To complete a work, A takes 50% more time than B. If together they take 18 days to complete the work, how much time shall B take to do it ?

To solve the problem step by step, let's denote the time taken by B to complete the work alone as \( x \) days. According to the problem, A takes 50% more time than B, which means A takes \( x + 0.5x = 1.5x \) days to complete the work alone. Now, we know that when A and B work together, they can complete the work in 18 days. We can express their work rates as follows: - The work rate of A is \( \frac{1}{1.5x} = \frac{2}{3x} \) (since work done is the reciprocal of time taken). - The work rate of B is \( \frac{1}{x} \).
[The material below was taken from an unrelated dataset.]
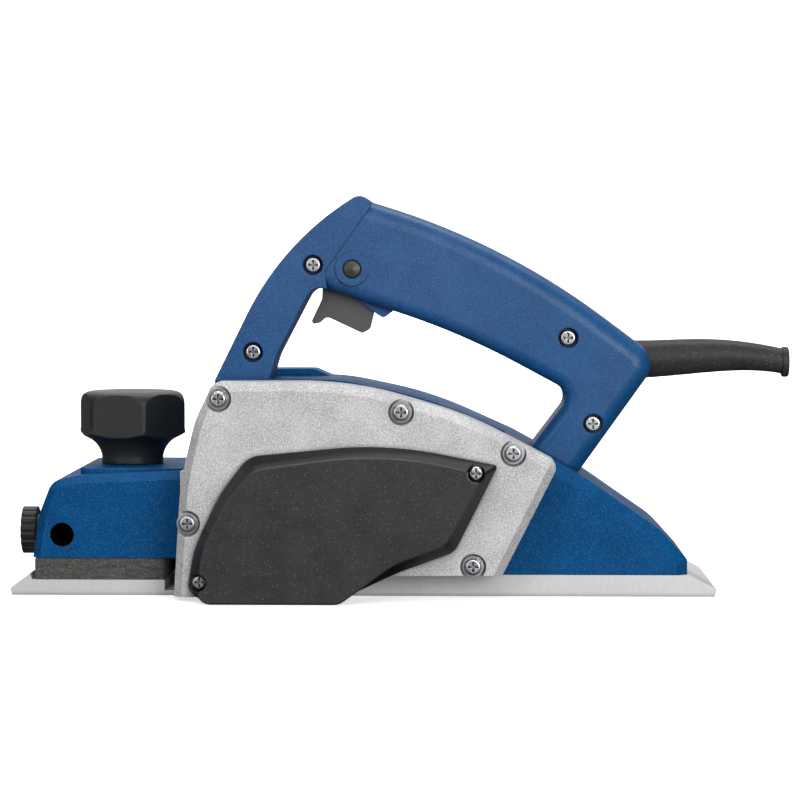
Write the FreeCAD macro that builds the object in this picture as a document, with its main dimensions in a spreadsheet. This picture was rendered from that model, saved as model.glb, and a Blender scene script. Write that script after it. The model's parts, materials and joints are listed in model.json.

When A and B work together, their combined work rate is: \[ \frac{2}{3x} + \frac{1}{x} = \frac{2 + 3}{3x} = \frac{5}{3x} \] Since they complete the work together in 18 days, their combined work rate can also be expressed as: \[ \frac{1}{18} \] Setting the two expressions for the combined work rate equal to each other gives us: \[ \frac{5}{3x} = \frac{1}{18} \] Now, we can cross-multiply to solve for \( x \): \[ 5 \cdot 18 = 3x \] \[ 90 = 3x \] Dividing both sides by 3: \[ x = 30 \] Thus, B takes 30 days to complete the work alone. ### Summary of Steps: 1. Denote the time taken by B as \( x \). 2. A takes \( 1.5x \) days. 3. Calculate the work rates of A and B. 4. Set the combined work rate equal to \( \frac{1}{18} \). 5. Solve for \( x \).